This book is based on the public career of a highly controversial Canadian, Sam Hughes 1885-1916. He is one of the most colourful, even bizarre, figures in Canadian history.
Though he died in 1921, his name can still conjure up controversy and not a little misunderstanding. His long career-in so many respects the quintessential story of a poor backwoods Ontario farm boy who made good by his own efforts-continues to exert a fascination that few other Canadian political figures could duplicate.
Even though there has never been a major scholarly study of Sam Hughes, historians and other writers have developed definite opinions about him, and they are held nearly as vigorously as those of his contemporaries. These vary from insisting that Hughes was mentally unbalanced to proclaiming him a genius. Hughes' defenders have rarely been professional historians. Neither side have not produced an extensive or definitive literature on Hughes in proportion to other figures of a similar public stature.
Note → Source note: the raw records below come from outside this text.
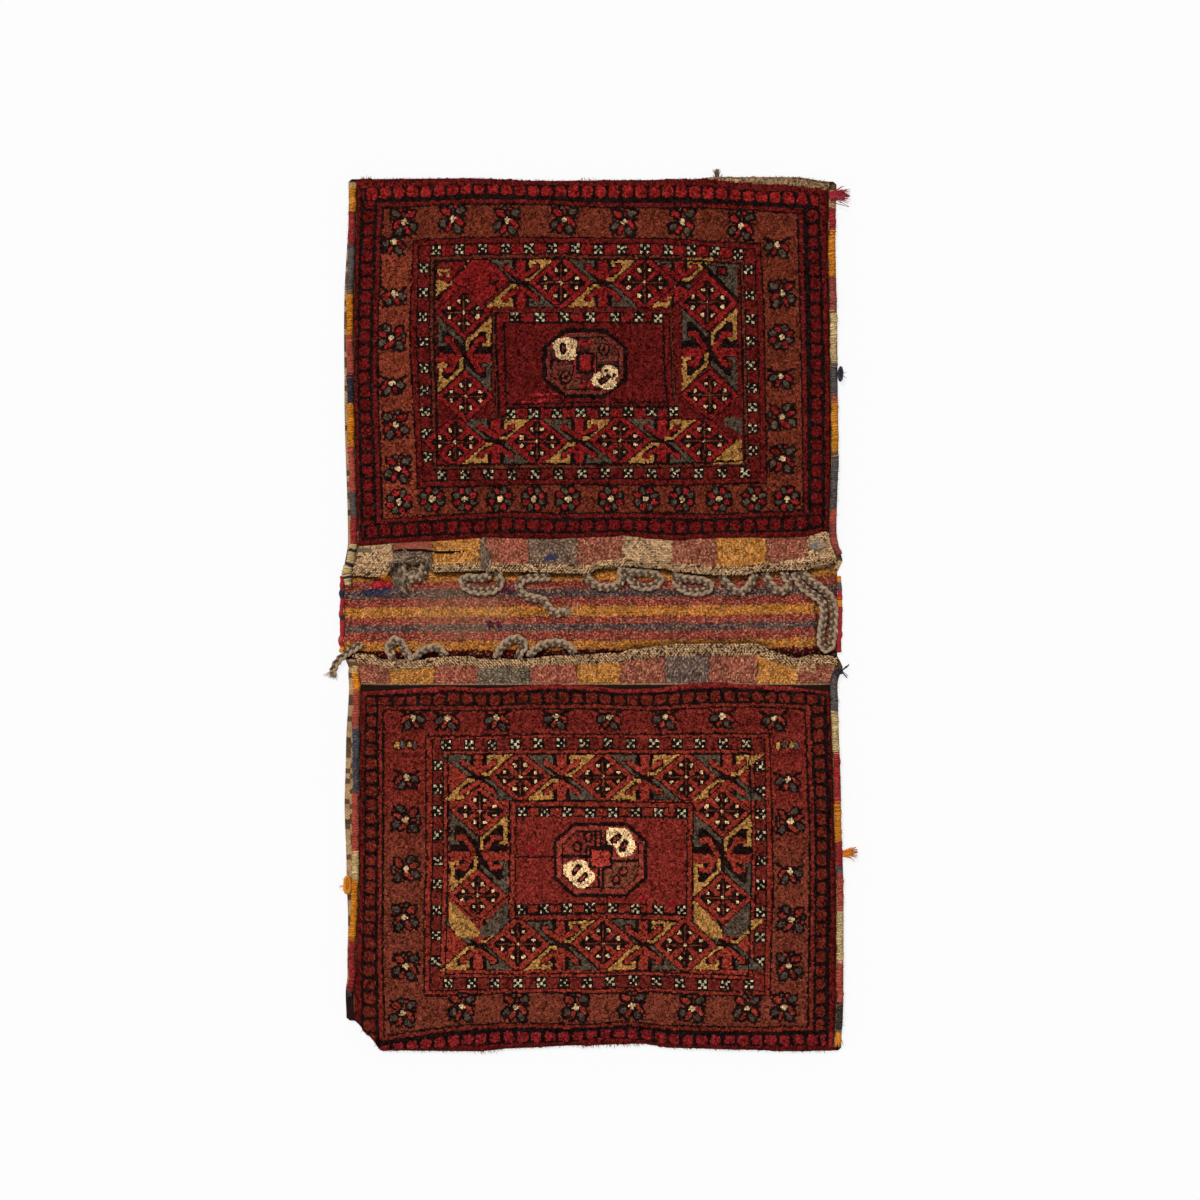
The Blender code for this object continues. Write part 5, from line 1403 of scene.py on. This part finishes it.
def back(name, pouch, seed):
    """The pouch's back in plain twill, which turns up round the fold."""
    radius = 2.0
    depths = np.concatenate((np.full(7, pouch.length), np.linspace(pouch.length, 0.0, 70)[1:], [0.0]))
    turns = np.concatenate((np.linspace(0.96, 0.0, 7), np.zeros(70)))
    rows, cols = len(depths), 101
    share, depth = np.meshgrid(np.linspace(0, 1, cols), depths)
    turn = np.repeat(turns[:, None], cols, axis=1)
    low_x = back_edge(pouch, -1, depth) + (back_edge(pouch, 1, depth) - back_edge(pouch, -1, depth)) * share
    high_x = face_edge(pouch, -1, depth) + (face_edge(pouch, 1, depth) - face_edge(pouch, -1, depth)) * share
    x = low_x + (high_x - low_x) * turn
    angle = math.pi * turn
    reach = HALF_BRIDGE + depth + smooth(depth / pouch.length) * along(pouch.end, x)
    reach[-1] -= 3.0
    rng = np.random.default_rng(seed)
    rough = 0.08 * rng.normal(0, 1, x.shape) + 0.25 * value_noise(x, reach, 20.0, seed)
    outer, inner = radius + 1.25, radius - 1.0
    zc = 1.25 + radius
    under = np.stack((x, pouch.side * (reach + outer * np.sin(angle)), zc - outer * np.cos(angle)), axis=-1)
    over = np.stack((x, pouch.side * (reach + inner * np.sin(angle)), zc - inner * np.cos(angle)), axis=-1)
    over[:, :, 2] += np.where(turn > 0, 0.0, np.clip(rough, -0.3, 0.0))
    under[:, :, 2] = np.maximum(under[:, :, 2], 0.0)
    px, py = cell_mean(to_px(x), rows, cols), cell_mean(to_py(pouch.side * reach), rows, cols)
    tone = mixed(TWILL, TWILL_DARK, px, py, seed, 0.4)
    tone *= (1.0 + 0.12 * value_noise(px, py, 30.0, seed + 1))[:, None]
    covered = (cell_mean(turn, rows, cols) > 0.0) & ((px < 709) | (pouch.side < 0))
    tone[covered] = DEEP_RED * rng.uniform(0.3, 0.9, (int(covered.sum()), 1))
    rolled = (cell_mean(turn, rows, cols) > 0.0) & ~covered
    tone[rolled] *= rng.uniform(0.35, 0.85, (int(rolled.sum()), 1))
    if pouch.side < 0:
        tone[(px < 368) & (py > 990)] = DARK * 2.0
    return slab(name, over, under, pouch.side > 0, tone, tone, "twill")


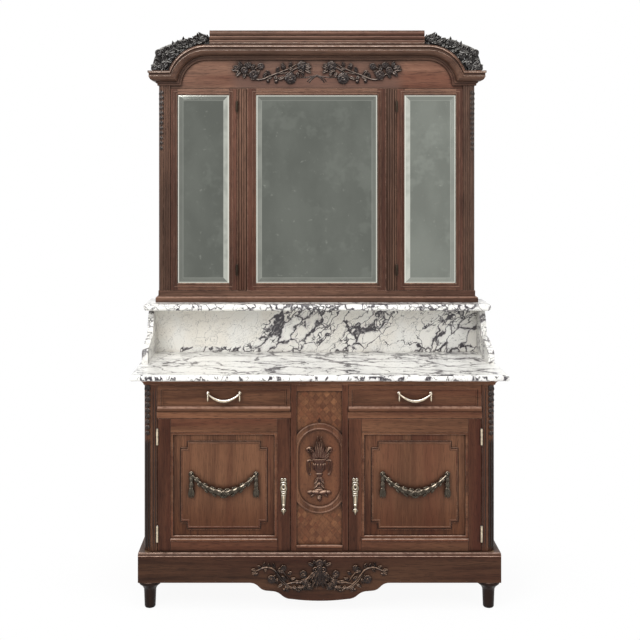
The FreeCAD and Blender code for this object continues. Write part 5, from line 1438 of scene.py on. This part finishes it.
APRON_STEMS = (
    (((24, 140), (38, 122), (58, 108), (92, 103), (120, 96)), 3.4),
    (((62, 84), (98, 84), (122, 100), (146, 128), (160, 146), (178, 155), (200, 155),
      (222, 145), (244, 136)), 3.2),
    (((92, 78), (112, 86), (138, 108), (156, 138), (166, 152)), 2.4),
    (((58, 108), (60, 120), (58, 132)), 1.8), (((156, 130), (166, 122), (171, 116)), 1.6),
    (((100, 100), (112, 118), (128, 138), (138, 152)), 1.8),
)


class WASHSTAND_OT_apron_carving(bpy.types.Operator):
    """A hanging cluster of leaves with a flowering branch on each side, on the plinth"""

    bl_idname = "washstand.apron_carving"
    bl_label = "Apron carving"

    def execute(self, context):
        ground = box_mm("apron_carving")[1][1] + 0.4
        grown = np.array(APRON_LEAVES, dtype=float) * (1, 1, 1, 1.05, 1.3, 1, 1.4, 1)
        half = leaves(grown, ground, 5.0, 0.85, 1.5, 2.2)
        for line, radius in APRON_STEMS:
            half += stem(line, ground, radius * 1.1, 1.3, 2.6, 30, 8, 0.5)
        half += rose(51, 104, 14, ground, 2.0, 10) + rose(37, 89, 14, ground, 2.0, 35)
        for x, z, radius, turn in ((58, 134, 13, 20), (171, 115, 15, 50), (128, 155, 11, 0)):
            half += flower(x, z, radius, ground, 5, 3.0, turn)
        half += hoop(14, 148, ground, 8.0, 3.2, 5.0)
        half += beads(
            [(14, 148, 0, 4, 4, 5, 4), (120, 84, 0, 5, 5, 5, 2), (126, 77, 0, 5, 5, 5, 2),
             (113, 77, 0, 5, 5, 5, 2), (66, 78, 0, 5, 5, 5, 2), (74, 73, 0, 5, 5, 5, 2),
             (157, 108, 0, 6, 5, 5, 2), (225, 132, -30, 8, 5, 5, 2)],
            ground,
        )
        half += leaves(APRON_HUSK[1:], ground, 4.6, 0.75, 1.4, 3.0, 16)
        whole = mirrored(half) + leaves(APRON_HUSK[:1], ground, 5.0, 0.75, 1.4, 3.6, 18)
        whole += flower(0, 172, 14, ground, 5, 4.0, 90)
        whole += flower(0, 157, 10, ground, 6, 6.0, 90)
        make_piece(
            "apron_branches", whole, "stand", "Carved apron", ["apron_carving"]
        )
        return {"FINISHED"}


# One half of the flames and leaves above the urn, as in FRIEZE_LEAVES.
URN_FLAMES = (
    (2, 530, 91, 92, 13, -10, 6, 1), (7, 530, 80, 72, 13, 18, 6, 1),
    (12, 530, 66, 54, 12, 16, 6, 1), (17, 530, 50, 36, 11, 22, 5, 1),
    (6, 552, 76, 48, 11, 20, 8, 1), (14, 548, 58, 38, 10, -24, 8, 1),
)

# The urn's heights and half widths.
URN_PROFILE = (
    (534, 0), (534, 25), (530, 26.5), (527, 24), (523, 20), (515, 20.5), (504, 21), (494, 18),
    (487, 11), (484, 9), (481, 13), (478, 13), (475, 8), (468, 7), (466, 10), (462, 10),
    (459, 7), (451, 6.5), (449, 9), (445, 9), (442, 6.5), (436, 7), (434, 14), (430, 14.5),
    (428, 12), (425, 16), (419, 17), (417, 0),
)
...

Whatever side the studies have taken, the assessments are still incomplete because they have not examined the entirety of Sam Hughes' public life. To a large extent these limitations have allowed the folk image of him to persist. But Hughes had fibre and substance beyond this. Since historical figures must be explained in terms of their environment, this study tries to redress the previous imbalances by examining Hughes' public career. It is the only way his historical significance can be explained and reasonable judgments made.